[start]

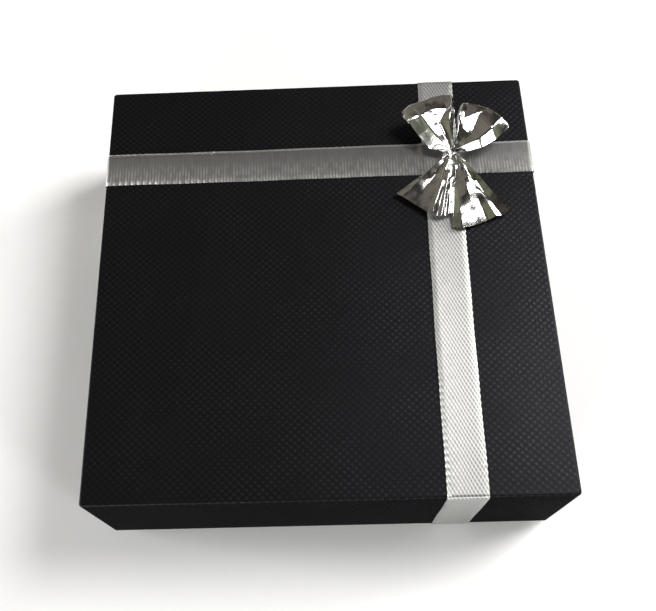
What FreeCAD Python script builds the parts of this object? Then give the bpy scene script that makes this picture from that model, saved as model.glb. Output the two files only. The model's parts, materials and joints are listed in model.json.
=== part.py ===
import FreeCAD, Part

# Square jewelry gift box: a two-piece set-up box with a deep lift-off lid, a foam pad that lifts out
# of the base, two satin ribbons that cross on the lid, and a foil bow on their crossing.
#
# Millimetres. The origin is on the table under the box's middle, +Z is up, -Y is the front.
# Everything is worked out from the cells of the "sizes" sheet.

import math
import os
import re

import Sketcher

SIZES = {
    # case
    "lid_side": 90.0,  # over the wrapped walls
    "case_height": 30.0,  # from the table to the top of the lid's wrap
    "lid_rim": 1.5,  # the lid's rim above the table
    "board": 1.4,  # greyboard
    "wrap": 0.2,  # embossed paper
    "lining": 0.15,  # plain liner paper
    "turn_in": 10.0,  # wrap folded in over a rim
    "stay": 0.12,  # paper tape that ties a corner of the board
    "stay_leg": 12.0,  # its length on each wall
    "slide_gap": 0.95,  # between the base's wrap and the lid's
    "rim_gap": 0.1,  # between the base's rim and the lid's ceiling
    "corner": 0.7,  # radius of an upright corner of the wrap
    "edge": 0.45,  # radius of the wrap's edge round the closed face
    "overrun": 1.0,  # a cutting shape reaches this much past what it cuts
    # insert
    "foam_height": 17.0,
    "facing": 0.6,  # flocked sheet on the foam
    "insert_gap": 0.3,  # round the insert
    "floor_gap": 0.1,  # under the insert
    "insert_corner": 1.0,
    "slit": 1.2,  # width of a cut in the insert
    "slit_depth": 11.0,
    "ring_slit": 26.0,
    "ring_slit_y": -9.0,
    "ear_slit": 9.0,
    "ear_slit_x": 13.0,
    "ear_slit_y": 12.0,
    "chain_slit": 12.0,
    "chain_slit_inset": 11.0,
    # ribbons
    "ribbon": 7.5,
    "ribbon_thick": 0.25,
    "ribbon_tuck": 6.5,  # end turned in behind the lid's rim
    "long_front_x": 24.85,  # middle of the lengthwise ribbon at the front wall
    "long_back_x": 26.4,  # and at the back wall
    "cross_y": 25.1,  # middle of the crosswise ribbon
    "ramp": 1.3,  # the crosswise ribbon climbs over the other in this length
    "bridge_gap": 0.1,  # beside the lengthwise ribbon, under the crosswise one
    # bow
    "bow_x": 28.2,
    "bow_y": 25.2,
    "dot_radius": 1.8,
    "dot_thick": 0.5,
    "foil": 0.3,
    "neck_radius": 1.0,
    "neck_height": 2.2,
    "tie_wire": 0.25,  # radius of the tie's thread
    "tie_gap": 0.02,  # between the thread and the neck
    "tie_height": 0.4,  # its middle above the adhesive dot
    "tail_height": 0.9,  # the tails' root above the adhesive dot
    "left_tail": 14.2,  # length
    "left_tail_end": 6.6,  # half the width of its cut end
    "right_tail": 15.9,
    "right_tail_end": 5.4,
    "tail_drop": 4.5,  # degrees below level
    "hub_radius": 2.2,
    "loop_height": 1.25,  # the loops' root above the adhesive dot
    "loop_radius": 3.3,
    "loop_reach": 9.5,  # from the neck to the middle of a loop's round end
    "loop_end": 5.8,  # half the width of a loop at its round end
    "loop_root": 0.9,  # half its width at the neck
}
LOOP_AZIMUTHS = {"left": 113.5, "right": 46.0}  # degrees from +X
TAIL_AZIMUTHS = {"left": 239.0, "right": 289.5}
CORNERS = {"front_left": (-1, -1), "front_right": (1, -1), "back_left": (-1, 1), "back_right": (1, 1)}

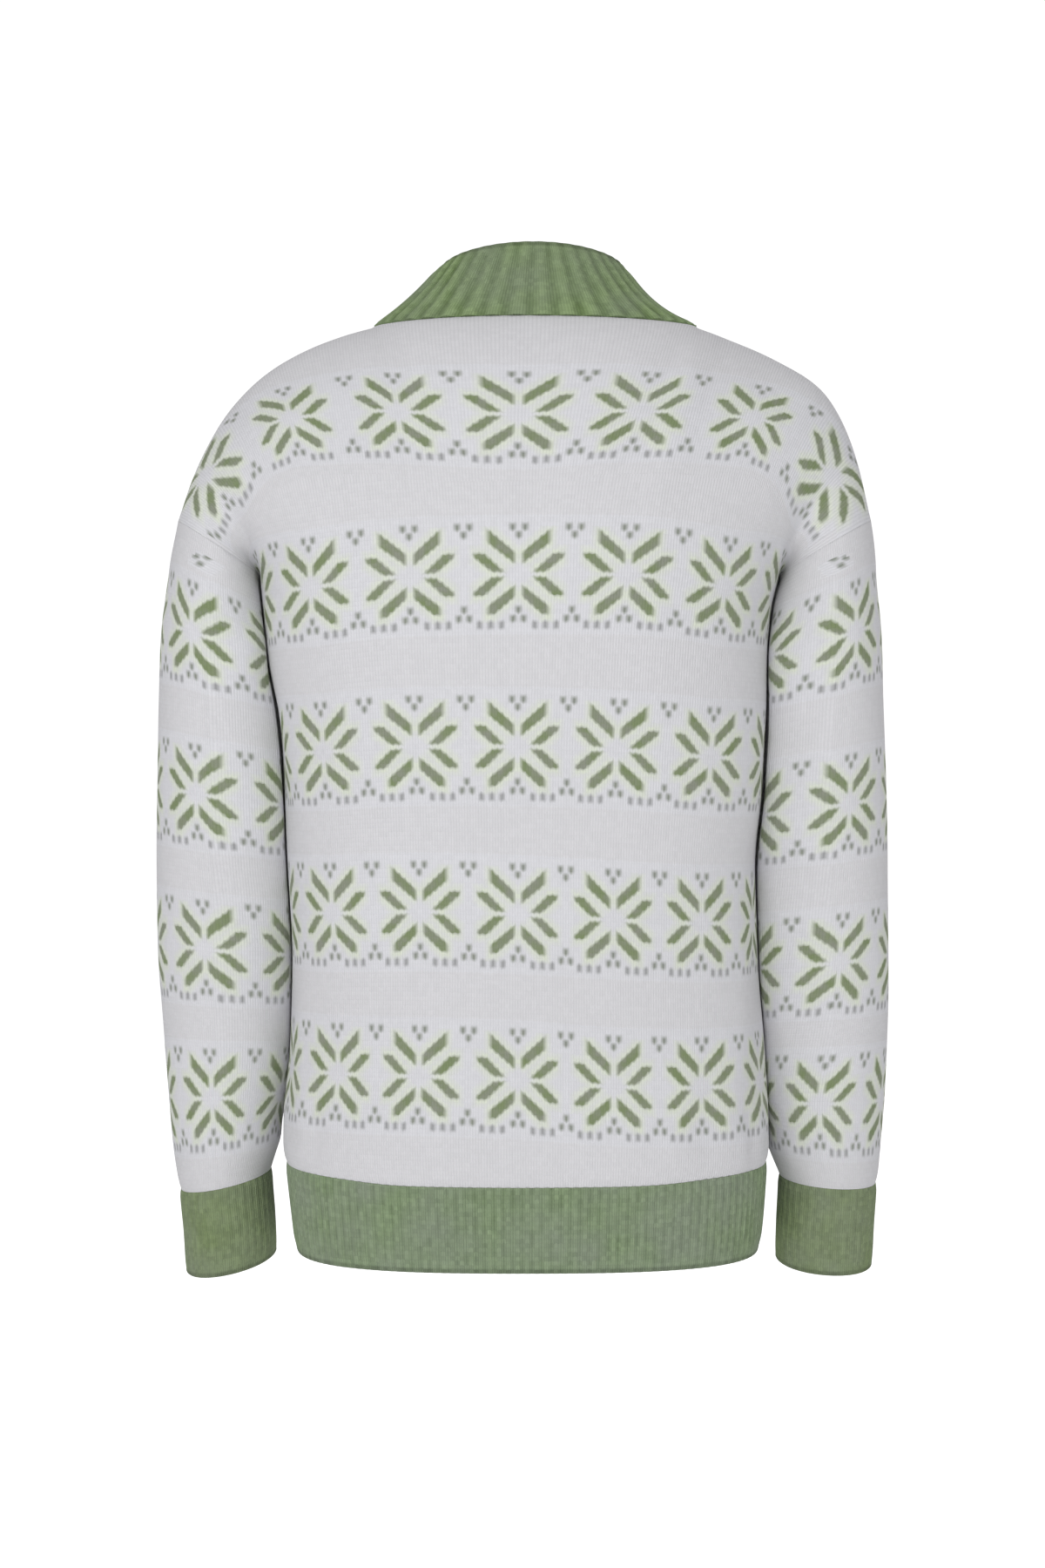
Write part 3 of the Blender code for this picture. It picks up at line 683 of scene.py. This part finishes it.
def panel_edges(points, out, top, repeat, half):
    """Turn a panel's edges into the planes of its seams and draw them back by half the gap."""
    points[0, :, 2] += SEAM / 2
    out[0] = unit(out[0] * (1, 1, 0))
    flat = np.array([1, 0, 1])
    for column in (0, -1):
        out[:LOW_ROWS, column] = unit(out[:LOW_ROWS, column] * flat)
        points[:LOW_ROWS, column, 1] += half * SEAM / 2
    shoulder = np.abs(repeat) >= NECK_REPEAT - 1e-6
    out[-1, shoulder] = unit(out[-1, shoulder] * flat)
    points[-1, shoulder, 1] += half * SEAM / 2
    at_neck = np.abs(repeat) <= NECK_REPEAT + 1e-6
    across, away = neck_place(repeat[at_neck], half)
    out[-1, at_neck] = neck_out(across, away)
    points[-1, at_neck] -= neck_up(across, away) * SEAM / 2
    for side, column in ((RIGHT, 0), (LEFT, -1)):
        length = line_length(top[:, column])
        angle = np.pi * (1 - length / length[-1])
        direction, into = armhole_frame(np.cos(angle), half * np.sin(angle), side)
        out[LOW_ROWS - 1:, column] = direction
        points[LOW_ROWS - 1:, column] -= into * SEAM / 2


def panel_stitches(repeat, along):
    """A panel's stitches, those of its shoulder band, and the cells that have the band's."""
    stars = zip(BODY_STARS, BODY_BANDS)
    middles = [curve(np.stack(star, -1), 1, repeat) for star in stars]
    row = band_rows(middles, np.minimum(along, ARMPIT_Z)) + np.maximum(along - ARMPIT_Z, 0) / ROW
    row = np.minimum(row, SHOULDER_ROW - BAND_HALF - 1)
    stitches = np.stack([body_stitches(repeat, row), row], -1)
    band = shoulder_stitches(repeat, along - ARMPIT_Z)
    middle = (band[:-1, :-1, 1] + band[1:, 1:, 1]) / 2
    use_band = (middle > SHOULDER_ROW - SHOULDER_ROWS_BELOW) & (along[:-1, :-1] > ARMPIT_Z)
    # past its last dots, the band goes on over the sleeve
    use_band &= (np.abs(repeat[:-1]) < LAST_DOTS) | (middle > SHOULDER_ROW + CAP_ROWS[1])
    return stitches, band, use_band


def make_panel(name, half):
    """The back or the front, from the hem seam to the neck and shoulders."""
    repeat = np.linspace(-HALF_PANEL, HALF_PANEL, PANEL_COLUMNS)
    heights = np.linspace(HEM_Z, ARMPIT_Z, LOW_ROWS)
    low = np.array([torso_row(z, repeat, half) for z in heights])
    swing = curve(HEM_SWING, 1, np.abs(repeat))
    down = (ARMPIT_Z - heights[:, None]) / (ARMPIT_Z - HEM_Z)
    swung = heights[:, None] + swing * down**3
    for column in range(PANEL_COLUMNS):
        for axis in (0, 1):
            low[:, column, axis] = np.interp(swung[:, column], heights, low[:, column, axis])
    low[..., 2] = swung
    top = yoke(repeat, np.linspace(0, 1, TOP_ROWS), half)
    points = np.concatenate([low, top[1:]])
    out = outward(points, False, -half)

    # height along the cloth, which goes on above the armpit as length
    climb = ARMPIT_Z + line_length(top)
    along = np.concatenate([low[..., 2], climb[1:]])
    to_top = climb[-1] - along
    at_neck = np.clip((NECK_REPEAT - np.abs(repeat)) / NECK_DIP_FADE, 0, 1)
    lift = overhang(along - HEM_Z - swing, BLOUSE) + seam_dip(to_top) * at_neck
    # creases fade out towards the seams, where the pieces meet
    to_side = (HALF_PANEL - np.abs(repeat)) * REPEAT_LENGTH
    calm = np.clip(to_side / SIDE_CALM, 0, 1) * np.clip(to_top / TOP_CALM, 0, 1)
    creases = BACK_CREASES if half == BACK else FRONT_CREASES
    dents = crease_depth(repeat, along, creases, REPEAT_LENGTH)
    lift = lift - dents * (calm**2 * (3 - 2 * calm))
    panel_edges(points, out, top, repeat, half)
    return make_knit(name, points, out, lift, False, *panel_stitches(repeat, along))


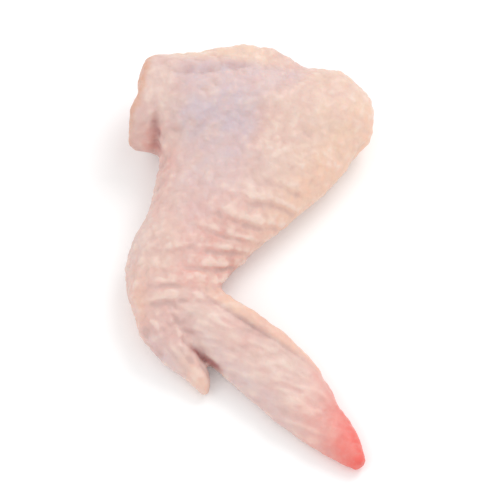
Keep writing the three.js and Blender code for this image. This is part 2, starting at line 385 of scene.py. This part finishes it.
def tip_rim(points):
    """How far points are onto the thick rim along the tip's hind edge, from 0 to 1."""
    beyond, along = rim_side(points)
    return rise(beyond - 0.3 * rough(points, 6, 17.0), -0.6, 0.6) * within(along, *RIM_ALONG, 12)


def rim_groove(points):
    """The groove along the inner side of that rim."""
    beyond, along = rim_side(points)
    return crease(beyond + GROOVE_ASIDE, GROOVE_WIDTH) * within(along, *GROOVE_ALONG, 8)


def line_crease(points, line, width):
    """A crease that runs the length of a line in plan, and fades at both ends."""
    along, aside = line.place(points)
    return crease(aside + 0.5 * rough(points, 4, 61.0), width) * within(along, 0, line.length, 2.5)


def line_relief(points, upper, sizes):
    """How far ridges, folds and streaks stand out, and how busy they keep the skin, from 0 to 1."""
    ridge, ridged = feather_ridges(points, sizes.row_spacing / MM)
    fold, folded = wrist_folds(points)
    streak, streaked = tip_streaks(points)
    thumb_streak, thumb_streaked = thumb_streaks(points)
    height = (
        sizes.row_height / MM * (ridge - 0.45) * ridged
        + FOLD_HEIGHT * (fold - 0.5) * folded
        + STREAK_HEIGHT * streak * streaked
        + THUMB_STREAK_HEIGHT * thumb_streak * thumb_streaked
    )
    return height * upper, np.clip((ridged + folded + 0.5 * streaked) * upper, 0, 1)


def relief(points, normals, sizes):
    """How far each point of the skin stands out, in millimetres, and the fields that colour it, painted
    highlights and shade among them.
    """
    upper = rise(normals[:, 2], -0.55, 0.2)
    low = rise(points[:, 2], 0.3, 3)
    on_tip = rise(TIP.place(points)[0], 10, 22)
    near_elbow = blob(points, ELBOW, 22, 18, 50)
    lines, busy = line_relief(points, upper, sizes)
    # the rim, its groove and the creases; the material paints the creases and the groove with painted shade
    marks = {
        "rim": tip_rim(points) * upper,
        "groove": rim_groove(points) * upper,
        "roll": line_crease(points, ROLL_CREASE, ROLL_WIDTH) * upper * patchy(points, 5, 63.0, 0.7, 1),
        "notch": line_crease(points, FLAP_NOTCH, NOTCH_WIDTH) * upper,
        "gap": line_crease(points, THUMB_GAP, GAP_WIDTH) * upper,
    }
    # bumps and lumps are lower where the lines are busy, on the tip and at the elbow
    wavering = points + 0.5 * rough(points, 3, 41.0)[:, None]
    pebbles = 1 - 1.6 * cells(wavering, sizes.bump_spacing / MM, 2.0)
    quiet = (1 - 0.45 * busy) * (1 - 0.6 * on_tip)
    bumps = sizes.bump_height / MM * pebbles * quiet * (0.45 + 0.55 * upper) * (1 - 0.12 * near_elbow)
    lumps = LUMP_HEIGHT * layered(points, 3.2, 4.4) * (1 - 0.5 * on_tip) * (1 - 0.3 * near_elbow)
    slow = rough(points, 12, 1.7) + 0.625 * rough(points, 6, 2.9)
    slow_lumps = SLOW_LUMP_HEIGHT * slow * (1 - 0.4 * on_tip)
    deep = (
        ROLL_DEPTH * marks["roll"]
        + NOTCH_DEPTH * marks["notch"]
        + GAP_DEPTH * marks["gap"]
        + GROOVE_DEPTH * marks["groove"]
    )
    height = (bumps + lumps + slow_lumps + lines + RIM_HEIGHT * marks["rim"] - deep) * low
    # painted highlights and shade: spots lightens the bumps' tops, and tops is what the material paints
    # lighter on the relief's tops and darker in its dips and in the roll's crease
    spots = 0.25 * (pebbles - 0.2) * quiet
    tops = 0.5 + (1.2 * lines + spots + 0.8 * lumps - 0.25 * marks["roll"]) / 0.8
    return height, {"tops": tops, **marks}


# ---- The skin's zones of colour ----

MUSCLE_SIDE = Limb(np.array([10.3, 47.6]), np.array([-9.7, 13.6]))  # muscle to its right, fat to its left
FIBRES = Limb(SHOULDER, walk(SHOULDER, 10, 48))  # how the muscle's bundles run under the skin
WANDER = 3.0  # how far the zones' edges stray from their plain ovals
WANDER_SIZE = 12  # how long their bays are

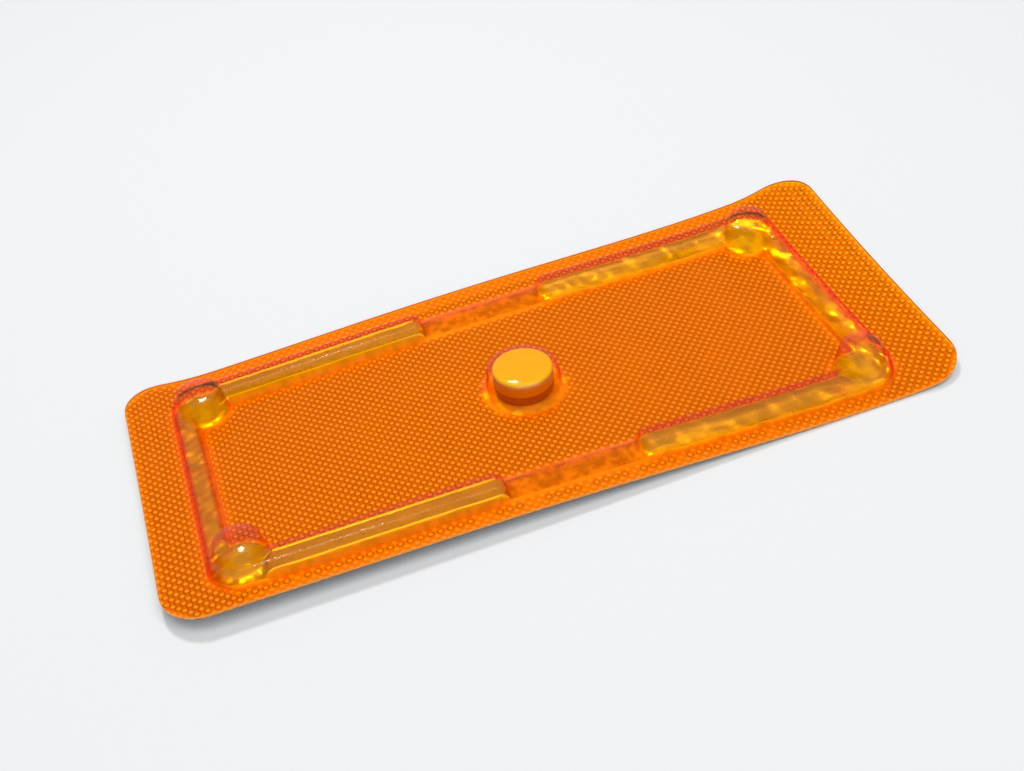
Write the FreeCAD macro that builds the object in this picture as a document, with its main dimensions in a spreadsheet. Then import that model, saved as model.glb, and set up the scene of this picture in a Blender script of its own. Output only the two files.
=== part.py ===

[end]

Print only the lines that run from the start of the listing to the line bearing "import Sketcher"; please keep the first line and that last one, exactly as they appear.

> **Worked answer**:
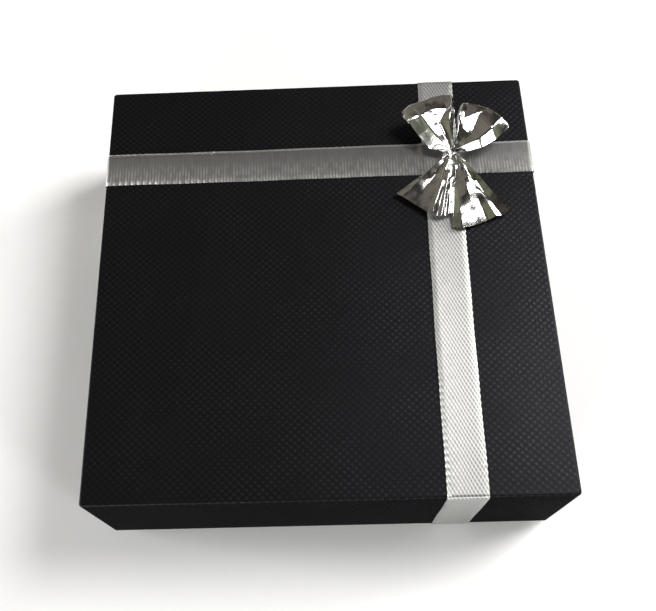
What FreeCAD Python script builds the parts of this object? Then give the bpy scene script that makes this picture from that model, saved as model.glb. Output the two files only. The model's parts, materials and joints are listed in model.json.
=== part.py ===
import FreeCAD, Part

# Square jewelry gift box: a two-piece set-up box with a deep lift-off lid, a foam pad that lifts out
# of the base, two satin ribbons that cross on the lid, and a foil bow on their crossing.
#
# Millimetres. The origin is on the table under the box's middle, +Z is up, -Y is the front.
# Everything is worked out from the cells of the "sizes" sheet.

import math
import os
import re

import Sketcher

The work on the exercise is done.